_Problem description_
Extract the complete data exactly as given.

# Given information start

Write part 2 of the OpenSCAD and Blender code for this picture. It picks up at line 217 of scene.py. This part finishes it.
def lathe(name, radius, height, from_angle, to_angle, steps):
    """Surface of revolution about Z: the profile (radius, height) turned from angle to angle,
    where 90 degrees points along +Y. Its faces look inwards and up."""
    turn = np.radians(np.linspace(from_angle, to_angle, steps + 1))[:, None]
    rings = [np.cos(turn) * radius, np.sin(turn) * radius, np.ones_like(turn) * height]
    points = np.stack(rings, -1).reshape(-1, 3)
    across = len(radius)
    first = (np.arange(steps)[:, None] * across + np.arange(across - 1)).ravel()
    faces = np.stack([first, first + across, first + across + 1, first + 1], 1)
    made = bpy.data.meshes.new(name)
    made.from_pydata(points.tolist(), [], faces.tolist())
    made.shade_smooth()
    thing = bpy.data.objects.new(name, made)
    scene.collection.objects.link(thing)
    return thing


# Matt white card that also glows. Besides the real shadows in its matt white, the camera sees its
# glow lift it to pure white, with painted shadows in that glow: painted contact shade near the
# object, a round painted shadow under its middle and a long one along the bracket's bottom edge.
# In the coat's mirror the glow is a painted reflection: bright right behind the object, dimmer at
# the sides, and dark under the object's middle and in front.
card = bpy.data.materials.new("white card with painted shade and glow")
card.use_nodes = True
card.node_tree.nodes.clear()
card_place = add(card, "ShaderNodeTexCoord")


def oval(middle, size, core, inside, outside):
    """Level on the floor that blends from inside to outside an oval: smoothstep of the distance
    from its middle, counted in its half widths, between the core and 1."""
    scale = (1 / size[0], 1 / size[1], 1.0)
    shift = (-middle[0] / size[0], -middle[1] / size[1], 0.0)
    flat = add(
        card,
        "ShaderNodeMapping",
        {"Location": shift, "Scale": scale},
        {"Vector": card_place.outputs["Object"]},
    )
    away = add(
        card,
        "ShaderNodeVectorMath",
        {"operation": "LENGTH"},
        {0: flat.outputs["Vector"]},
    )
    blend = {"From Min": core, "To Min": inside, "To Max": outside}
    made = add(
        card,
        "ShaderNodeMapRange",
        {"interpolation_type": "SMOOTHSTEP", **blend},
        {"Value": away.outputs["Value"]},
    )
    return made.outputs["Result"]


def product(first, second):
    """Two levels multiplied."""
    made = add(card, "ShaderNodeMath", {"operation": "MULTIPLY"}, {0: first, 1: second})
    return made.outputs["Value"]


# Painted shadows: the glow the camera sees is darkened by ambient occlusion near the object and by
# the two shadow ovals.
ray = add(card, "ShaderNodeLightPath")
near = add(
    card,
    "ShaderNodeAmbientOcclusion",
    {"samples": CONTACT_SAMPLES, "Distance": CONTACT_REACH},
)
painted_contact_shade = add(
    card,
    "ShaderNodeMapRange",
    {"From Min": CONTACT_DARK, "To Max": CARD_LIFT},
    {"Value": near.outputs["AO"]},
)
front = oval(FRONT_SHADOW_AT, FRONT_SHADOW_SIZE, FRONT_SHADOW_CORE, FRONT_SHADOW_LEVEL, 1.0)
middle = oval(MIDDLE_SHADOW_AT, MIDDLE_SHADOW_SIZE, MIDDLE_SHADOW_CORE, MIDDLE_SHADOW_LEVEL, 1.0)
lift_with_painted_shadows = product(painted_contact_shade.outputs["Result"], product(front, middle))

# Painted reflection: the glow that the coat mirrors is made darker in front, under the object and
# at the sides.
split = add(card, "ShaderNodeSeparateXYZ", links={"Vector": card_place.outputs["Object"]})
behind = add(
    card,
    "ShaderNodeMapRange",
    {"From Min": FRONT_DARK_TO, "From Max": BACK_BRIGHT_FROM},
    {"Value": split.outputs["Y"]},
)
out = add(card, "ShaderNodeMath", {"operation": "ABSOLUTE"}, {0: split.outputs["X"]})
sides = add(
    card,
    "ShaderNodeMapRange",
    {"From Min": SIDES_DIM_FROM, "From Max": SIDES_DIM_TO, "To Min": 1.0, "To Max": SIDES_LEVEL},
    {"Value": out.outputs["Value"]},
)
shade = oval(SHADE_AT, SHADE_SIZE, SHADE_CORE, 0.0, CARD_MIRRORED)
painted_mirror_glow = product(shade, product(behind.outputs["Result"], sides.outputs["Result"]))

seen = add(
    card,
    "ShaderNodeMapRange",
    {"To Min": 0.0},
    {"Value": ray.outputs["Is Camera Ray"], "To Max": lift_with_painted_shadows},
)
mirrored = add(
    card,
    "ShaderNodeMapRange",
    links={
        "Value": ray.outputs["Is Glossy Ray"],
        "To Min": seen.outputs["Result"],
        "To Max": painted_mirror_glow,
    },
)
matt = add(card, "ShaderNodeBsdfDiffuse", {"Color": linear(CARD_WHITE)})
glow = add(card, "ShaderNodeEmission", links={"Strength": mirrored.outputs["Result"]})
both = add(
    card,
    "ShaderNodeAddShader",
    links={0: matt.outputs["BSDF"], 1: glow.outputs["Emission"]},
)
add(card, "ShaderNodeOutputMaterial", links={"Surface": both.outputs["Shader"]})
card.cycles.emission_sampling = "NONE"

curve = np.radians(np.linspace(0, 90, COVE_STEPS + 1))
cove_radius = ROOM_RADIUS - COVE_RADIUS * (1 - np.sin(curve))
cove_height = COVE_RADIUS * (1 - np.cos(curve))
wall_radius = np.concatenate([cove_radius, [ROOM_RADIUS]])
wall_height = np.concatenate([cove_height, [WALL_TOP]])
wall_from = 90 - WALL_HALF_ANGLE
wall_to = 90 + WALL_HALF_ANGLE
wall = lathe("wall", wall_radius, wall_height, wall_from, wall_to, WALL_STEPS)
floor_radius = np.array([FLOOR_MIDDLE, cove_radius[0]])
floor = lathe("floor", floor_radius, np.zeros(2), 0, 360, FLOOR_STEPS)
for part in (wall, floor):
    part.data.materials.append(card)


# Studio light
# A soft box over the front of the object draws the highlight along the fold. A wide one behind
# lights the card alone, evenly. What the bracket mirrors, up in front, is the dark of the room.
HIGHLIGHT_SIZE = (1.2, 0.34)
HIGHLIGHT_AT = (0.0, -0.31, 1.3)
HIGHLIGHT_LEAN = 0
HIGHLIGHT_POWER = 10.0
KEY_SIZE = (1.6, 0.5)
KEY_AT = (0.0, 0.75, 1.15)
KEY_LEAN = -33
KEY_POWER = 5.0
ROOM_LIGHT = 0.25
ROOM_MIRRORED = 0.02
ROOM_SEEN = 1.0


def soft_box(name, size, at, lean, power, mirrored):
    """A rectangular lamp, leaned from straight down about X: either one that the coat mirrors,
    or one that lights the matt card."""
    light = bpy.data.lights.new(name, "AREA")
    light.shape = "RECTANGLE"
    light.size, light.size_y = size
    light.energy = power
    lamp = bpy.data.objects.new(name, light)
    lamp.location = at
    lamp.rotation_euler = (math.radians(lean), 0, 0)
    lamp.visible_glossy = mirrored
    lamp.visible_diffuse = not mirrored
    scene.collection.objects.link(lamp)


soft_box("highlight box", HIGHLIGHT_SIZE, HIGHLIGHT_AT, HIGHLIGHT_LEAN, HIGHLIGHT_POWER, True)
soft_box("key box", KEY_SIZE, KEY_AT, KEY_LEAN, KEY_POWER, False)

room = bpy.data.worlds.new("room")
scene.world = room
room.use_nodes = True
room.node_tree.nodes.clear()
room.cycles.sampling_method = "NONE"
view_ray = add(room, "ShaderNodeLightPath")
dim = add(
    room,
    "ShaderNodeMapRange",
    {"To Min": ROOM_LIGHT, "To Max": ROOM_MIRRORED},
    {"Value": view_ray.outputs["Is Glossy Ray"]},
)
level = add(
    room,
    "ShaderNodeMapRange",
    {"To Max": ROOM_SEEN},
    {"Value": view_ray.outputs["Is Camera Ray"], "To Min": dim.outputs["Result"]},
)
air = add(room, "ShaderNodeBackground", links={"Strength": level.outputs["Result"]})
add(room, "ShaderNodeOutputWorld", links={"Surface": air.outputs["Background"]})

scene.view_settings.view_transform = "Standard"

# Given information end

_Finished exercise_
Write part 2 of the OpenSCAD and Blender code for this picture. It picks up at line 217 of scene.py. This part finishes it.
def lathe(name, radius, height, from_angle, to_angle, steps):
    """Surface of revolution about Z: the profile (radius, height) turned from angle to angle,
    where 90 degrees points along +Y. Its faces look inwards and up."""
    turn = np.radians(np.linspace(from_angle, to_angle, steps + 1))[:, None]
    rings = [np.cos(turn) * radius, np.sin(turn) * radius, np.ones_like(turn) * height]
    points = np.stack(rings, -1).reshape(-1, 3)
    across = len(radius)
    first = (np.arange(steps)[:, None] * across + np.arange(across - 1)).ravel()
    faces = np.stack([first, first + across, first + across + 1, first + 1], 1)
    made = bpy.data.meshes.new(name)
    made.from_pydata(points.tolist(), [], faces.tolist())
    made.shade_smooth()
    thing = bpy.data.objects.new(name, made)
    scene.collection.objects.link(thing)
    return thing


# Matt white card that also glows. Besides the real shadows in its matt white, the camera sees its
# glow lift it to pure white, with painted shadows in that glow: painted contact shade near the
# object, a round painted shadow under its middle and a long one along the bracket's bottom edge.
# In the coat's mirror the glow is a painted reflection: bright right behind the object, dimmer at
# the sides, and dark under the object's middle and in front.
card = bpy.data.materials.new("white card with painted shade and glow")
card.use_nodes = True
card.node_tree.nodes.clear()
card_place = add(card, "ShaderNodeTexCoord")


def oval(middle, size, core, inside, outside):
    """Level on the floor that blends from inside to outside an oval: smoothstep of the distance
    from its middle, counted in its half widths, between the core and 1."""
    scale = (1 / size[0], 1 / size[1], 1.0)
    shift = (-middle[0] / size[0], -middle[1] / size[1], 0.0)
    flat = add(
        card,
        "ShaderNodeMapping",
        {"Location": shift, "Scale": scale},
        {"Vector": card_place.outputs["Object"]},
    )
    away = add(
        card,
        "ShaderNodeVectorMath",
        {"operation": "LENGTH"},
        {0: flat.outputs["Vector"]},
    )
    blend = {"From Min": core, "To Min": inside, "To Max": outside}
    made = add(
        card,
        "ShaderNodeMapRange",
        {"interpolation_type": "SMOOTHSTEP", **blend},
        {"Value": away.outputs["Value"]},
    )
    return made.outputs["Result"]


def product(first, second):
    """Two levels multiplied."""
    made = add(card, "ShaderNodeMath", {"operation": "MULTIPLY"}, {0: first, 1: second})
    return made.outputs["Value"]


# Painted shadows: the glow the camera sees is darkened by ambient occlusion near the object and by
# the two shadow ovals.
ray = add(card, "ShaderNodeLightPath")
near = add(
    card,
    "ShaderNodeAmbientOcclusion",
    {"samples": CONTACT_SAMPLES, "Distance": CONTACT_REACH},
)
painted_contact_shade = add(
    card,
    "ShaderNodeMapRange",
    {"From Min": CONTACT_DARK, "To Max": CARD_LIFT},
    {"Value": near.outputs["AO"]},
)
front = oval(FRONT_SHADOW_AT, FRONT_SHADOW_SIZE, FRONT_SHADOW_CORE, FRONT_SHADOW_LEVEL, 1.0)
middle = oval(MIDDLE_SHADOW_AT, MIDDLE_SHADOW_SIZE, MIDDLE_SHADOW_CORE, MIDDLE_SHADOW_LEVEL, 1.0)
lift_with_painted_shadows = product(painted_contact_shade.outputs["Result"], product(front, middle))

# Painted reflection: the glow that the coat mirrors is made darker in front, under the object and
# at the sides.
split = add(card, "ShaderNodeSeparateXYZ", links={"Vector": card_place.outputs["Object"]})
behind = add(
    card,
    "ShaderNodeMapRange",
    {"From Min": FRONT_DARK_TO, "From Max": BACK_BRIGHT_FROM},
    {"Value": split.outputs["Y"]},
)
out = add(card, "ShaderNodeMath", {"operation": "ABSOLUTE"}, {0: split.outputs["X"]})
sides = add(
    card,
    "ShaderNodeMapRange",
    {"From Min": SIDES_DIM_FROM, "From Max": SIDES_DIM_TO, "To Min": 1.0, "To Max": SIDES_LEVEL},
    {"Value": out.outputs["Value"]},
)
shade = oval(SHADE_AT, SHADE_SIZE, SHADE_CORE, 0.0, CARD_MIRRORED)
painted_mirror_glow = product(shade, product(behind.outputs["Result"], sides.outputs["Result"]))

seen = add(
    card,
    "ShaderNodeMapRange",
    {"To Min": 0.0},
    {"Value": ray.outputs["Is Camera Ray"], "To Max": lift_with_painted_shadows},
)
mirrored = add(
    card,
    "ShaderNodeMapRange",
    links={
        "Value": ray.outputs["Is Glossy Ray"],
        "To Min": seen.outputs["Result"],
        "To Max": painted_mirror_glow,
    },
)
matt = add(card, "ShaderNodeBsdfDiffuse", {"Color": linear(CARD_WHITE)})
glow = add(card, "ShaderNodeEmission", links={"Strength": mirrored.outputs["Result"]})
both = add(
    card,
    "ShaderNodeAddShader",
    links={0: matt.outputs["BSDF"], 1: glow.outputs["Emission"]},
)
add(card, "ShaderNodeOutputMaterial", links={"Surface": both.outputs["Shader"]})
card.cycles.emission_sampling = "NONE"

curve = np.radians(np.linspace(0, 90, COVE_STEPS + 1))
cove_radius = ROOM_RADIUS - COVE_RADIUS * (1 - np.sin(curve))
cove_height = COVE_RADIUS * (1 - np.cos(curve))
wall_radius = np.concatenate([cove_radius, [ROOM_RADIUS]])
wall_height = np.concatenate([cove_height, [WALL_TOP]])
wall_from = 90 - WALL_HALF_ANGLE
wall_to = 90 + WALL_HALF_ANGLE
wall = lathe("wall", wall_radius, wall_height, wall_from, wall_to, WALL_STEPS)
floor_radius = np.array([FLOOR_MIDDLE, cove_radius[0]])
floor = lathe("floor", floor_radius, np.zeros(2), 0, 360, FLOOR_STEPS)
for part in (wall, floor):
    part.data.materials.append(card)


# Studio light
# A soft box over the front of the object draws the highlight along the fold. A wide one behind
# lights the card alone, evenly. What the bracket mirrors, up in front, is the dark of the room.
HIGHLIGHT_SIZE = (1.2, 0.34)
HIGHLIGHT_AT = (0.0, -0.31, 1.3)
HIGHLIGHT_LEAN = 0
HIGHLIGHT_POWER = 10.0
KEY_SIZE = (1.6, 0.5)
KEY_AT = (0.0, 0.75, 1.15)
KEY_LEAN = -33
KEY_POWER = 5.0
ROOM_LIGHT = 0.25
ROOM_MIRRORED = 0.02
ROOM_SEEN = 1.0


def soft_box(name, size, at, lean, power, mirrored):
    """A rectangular lamp, leaned from straight down about X: either one that the coat mirrors,
    or one that lights the matt card."""
    light = bpy.data.lights.new(name, "AREA")
    light.shape = "RECTANGLE"
    light.size, light.size_y = size
    light.energy = power
    lamp = bpy.data.objects.new(name, light)
    lamp.location = at
    lamp.rotation_euler = (math.radians(lean), 0, 0)
    lamp.visible_glossy = mirrored
    lamp.visible_diffuse = not mirrored
    scene.collection.objects.link(lamp)


soft_box("highlight box", HIGHLIGHT_SIZE, HIGHLIGHT_AT, HIGHLIGHT_LEAN, HIGHLIGHT_POWER, True)
soft_box("key box", KEY_SIZE, KEY_AT, KEY_LEAN, KEY_POWER, False)

room = bpy.data.worlds.new("room")
scene.world = room
room.use_nodes = True
room.node_tree.nodes.clear()
room.cycles.sampling_method = "NONE"
view_ray = add(room, "ShaderNodeLightPath")
dim = add(
    room,
    "ShaderNodeMapRange",
    {"To Min": ROOM_LIGHT, "To Max": ROOM_MIRRORED},
    {"Value": view_ray.outputs["Is Glossy Ray"]},
)
level = add(
    room,
    "ShaderNodeMapRange",
    {"To Max": ROOM_SEEN},
    {"Value": view_ray.outputs["Is Camera Ray"], "To Min": dim.outputs["Result"]},
)
air = add(room, "ShaderNodeBackground", links={"Strength": level.outputs["Result"]})
add(room, "ShaderNodeOutputWorld", links={"Surface": air.outputs["Background"]})

scene.view_settings.view_transform = "Standard"